------ RAW RECORDS
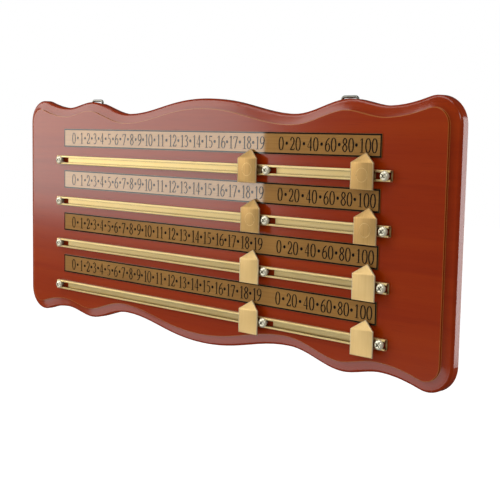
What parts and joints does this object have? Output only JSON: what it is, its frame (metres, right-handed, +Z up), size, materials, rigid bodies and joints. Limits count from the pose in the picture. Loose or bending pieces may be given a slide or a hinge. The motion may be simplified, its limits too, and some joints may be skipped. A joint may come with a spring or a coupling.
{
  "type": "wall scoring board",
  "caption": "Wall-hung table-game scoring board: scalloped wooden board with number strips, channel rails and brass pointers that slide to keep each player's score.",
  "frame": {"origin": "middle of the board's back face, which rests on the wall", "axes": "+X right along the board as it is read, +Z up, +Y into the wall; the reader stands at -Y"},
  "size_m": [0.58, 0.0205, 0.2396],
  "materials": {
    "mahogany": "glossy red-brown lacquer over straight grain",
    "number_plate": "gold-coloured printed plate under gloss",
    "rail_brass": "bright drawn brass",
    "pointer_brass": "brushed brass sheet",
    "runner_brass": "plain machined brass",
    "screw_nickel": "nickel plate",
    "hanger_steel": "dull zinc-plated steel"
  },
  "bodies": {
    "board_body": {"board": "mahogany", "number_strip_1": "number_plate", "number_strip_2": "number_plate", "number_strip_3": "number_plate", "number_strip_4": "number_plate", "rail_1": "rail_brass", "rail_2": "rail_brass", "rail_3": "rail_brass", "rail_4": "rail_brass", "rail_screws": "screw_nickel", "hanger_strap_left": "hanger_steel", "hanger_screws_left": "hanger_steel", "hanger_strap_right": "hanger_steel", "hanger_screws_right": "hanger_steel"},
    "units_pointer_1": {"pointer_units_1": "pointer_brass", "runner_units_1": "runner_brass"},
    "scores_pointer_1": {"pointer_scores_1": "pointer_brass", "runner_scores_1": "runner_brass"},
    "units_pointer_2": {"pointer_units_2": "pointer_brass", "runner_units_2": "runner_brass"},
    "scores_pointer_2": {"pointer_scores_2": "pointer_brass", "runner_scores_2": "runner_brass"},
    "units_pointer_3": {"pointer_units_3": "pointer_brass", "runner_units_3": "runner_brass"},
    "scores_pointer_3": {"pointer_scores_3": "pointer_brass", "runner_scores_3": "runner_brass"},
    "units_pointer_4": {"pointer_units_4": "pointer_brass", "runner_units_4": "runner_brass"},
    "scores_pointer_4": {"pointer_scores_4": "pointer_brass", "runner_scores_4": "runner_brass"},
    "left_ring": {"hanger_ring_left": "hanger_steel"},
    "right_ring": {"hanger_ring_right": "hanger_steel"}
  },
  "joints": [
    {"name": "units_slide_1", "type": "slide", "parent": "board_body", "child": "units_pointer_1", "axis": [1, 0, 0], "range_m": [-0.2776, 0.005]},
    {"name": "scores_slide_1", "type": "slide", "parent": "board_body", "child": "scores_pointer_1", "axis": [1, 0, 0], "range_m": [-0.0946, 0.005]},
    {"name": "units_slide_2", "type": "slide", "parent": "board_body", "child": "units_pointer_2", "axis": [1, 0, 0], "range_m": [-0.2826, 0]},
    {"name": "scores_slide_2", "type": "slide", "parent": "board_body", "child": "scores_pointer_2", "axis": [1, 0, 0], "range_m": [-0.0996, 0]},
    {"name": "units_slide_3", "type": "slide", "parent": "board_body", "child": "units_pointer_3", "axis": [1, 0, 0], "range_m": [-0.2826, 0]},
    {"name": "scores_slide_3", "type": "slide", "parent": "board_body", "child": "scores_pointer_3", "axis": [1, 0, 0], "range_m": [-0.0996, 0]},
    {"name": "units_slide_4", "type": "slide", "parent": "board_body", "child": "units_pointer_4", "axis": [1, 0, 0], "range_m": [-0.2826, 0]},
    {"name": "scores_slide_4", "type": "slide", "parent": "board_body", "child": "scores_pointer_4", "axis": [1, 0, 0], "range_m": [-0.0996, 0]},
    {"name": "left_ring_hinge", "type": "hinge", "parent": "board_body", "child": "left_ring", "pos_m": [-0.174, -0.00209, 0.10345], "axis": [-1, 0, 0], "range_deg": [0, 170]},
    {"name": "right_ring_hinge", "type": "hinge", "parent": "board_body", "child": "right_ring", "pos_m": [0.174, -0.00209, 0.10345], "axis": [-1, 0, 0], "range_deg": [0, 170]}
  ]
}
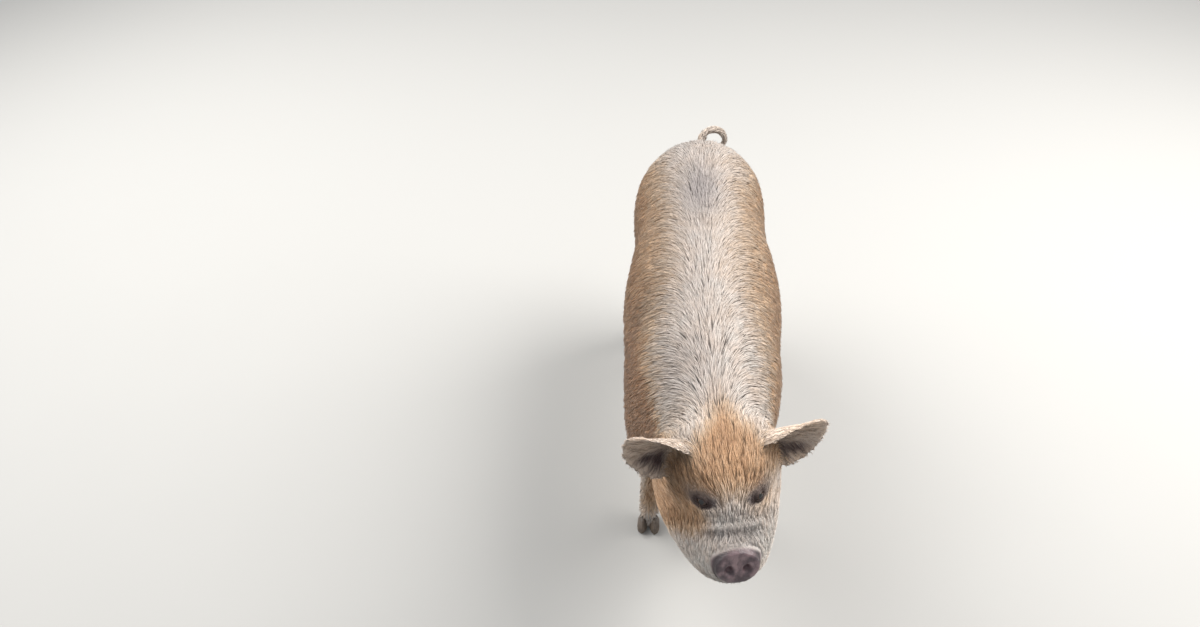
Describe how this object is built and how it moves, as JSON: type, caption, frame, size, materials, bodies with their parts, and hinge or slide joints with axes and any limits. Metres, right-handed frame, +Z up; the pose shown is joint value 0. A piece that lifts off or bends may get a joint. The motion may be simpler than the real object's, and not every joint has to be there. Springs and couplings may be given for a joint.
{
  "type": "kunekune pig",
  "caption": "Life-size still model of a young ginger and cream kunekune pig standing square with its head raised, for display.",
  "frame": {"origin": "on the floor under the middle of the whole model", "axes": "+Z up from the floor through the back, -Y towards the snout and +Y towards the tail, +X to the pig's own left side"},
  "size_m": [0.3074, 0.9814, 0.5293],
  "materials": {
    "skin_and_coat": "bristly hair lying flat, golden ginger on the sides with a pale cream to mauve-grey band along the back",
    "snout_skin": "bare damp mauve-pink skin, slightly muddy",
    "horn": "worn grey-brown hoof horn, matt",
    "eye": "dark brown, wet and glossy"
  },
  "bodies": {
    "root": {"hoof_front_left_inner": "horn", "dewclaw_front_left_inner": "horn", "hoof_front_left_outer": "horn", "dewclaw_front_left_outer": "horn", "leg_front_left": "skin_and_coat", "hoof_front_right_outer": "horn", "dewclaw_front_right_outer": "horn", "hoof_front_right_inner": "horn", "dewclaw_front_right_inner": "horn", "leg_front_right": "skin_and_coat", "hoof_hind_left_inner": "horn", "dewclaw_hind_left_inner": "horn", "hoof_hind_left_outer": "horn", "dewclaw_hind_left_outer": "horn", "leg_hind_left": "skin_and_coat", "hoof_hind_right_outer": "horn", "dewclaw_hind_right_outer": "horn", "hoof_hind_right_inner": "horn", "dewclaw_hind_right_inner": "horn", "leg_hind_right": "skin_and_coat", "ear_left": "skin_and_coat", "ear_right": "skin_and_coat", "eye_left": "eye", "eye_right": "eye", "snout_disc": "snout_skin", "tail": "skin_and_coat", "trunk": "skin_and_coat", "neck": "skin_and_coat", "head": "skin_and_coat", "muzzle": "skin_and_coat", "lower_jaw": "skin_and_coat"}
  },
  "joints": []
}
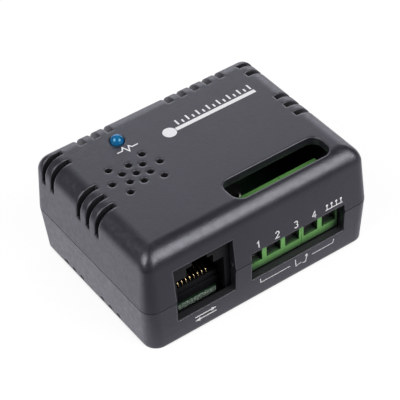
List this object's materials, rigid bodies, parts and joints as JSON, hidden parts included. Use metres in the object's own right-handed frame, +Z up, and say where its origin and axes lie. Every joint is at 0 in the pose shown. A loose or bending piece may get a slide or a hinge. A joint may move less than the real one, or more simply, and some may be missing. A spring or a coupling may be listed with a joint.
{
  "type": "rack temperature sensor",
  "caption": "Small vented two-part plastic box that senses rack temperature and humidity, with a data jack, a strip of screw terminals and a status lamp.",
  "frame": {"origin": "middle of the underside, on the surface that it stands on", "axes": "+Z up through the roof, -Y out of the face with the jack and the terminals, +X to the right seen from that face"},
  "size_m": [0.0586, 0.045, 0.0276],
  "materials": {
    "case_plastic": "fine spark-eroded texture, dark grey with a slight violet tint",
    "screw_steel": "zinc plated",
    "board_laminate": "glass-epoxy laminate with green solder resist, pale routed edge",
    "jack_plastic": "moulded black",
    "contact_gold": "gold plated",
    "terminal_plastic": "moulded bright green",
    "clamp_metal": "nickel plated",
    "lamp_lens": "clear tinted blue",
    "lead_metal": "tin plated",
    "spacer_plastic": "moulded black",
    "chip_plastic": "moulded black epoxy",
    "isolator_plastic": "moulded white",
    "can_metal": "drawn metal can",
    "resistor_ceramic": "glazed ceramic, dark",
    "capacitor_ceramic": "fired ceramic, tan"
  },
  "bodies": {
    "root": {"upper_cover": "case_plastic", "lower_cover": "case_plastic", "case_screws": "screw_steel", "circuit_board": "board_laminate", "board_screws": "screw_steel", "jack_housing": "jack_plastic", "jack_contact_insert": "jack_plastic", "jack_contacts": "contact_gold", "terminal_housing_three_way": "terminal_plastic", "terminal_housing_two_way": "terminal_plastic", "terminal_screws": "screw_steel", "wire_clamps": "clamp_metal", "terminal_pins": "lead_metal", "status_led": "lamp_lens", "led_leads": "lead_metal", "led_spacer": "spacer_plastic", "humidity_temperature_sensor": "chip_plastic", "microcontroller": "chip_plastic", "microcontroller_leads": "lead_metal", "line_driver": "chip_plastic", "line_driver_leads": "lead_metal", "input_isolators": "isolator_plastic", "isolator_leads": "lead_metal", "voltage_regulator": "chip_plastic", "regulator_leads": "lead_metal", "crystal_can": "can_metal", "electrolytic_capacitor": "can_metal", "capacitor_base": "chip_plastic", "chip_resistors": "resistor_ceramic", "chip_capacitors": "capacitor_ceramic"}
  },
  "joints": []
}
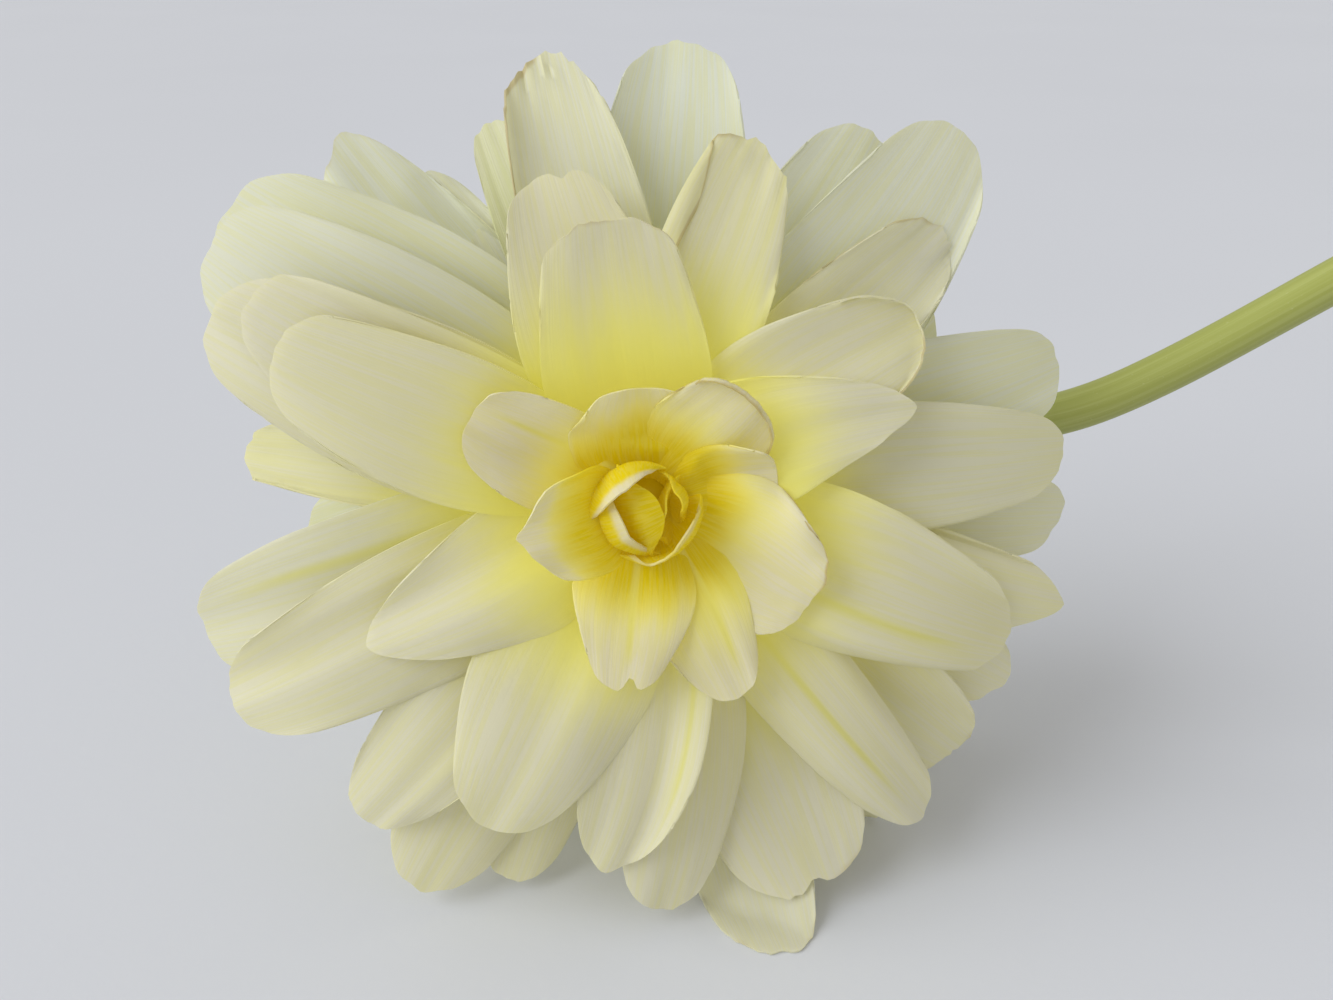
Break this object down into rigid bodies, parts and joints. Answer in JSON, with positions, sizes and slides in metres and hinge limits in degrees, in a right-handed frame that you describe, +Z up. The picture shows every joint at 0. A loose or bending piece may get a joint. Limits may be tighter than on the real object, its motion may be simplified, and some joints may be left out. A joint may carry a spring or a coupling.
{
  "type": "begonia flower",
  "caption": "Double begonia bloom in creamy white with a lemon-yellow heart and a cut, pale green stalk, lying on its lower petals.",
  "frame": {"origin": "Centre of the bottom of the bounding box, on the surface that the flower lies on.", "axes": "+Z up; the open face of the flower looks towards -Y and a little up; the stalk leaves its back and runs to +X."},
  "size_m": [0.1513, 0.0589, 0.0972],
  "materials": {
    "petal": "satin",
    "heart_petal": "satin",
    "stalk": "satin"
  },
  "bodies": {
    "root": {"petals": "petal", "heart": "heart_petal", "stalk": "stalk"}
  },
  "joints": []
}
------------
DIRECTIVE -> From the entries above, collect every line with the string "that" in it.

TASK ANSWER ->
  "caption": "Wall-hung table-game scoring board: scalloped wooden board with number strips, channel rails and brass pointers that slide to keep each player's score.",
Describe how this object is built and how it moves, as JSON: type, caption, frame, size, materials, bodies with their parts, and hinge or slide joints with axes and any limits. Metres, right-handed frame, +Z up; the pose shown is joint value 0. A piece that lifts off or bends may get a joint. The motion may be simpler than the real object's, and not every joint has to be there. Springs and couplings may be given for a joint.
  "caption": "Small vented two-part plastic box that senses rack temperature and humidity, with a data jack, a strip of screw terminals and a status lamp.",
  "frame": {"origin": "middle of the underside, on the surface that it stands on", "axes": "+Z up through the roof, -Y out of the face with the jack and the terminals, +X to the right seen from that face"},
Break this object down into rigid bodies, parts and joints. Answer in JSON, with positions, sizes and slides in metres and hinge limits in degrees, in a right-handed frame that you describe, +Z up. The picture shows every joint at 0. A loose or bending piece may get a joint. Limits may be tighter than on the real object, its motion may be simplified, and some joints may be left out. A joint may carry a spring or a coupling.
  "frame": {"origin": "Centre of the bottom of the bounding box, on the surface that the flower lies on.", "axes": "+Z up; the open face of the flower looks towards -Y and a little up; the stalk leaves its back and runs to +X."},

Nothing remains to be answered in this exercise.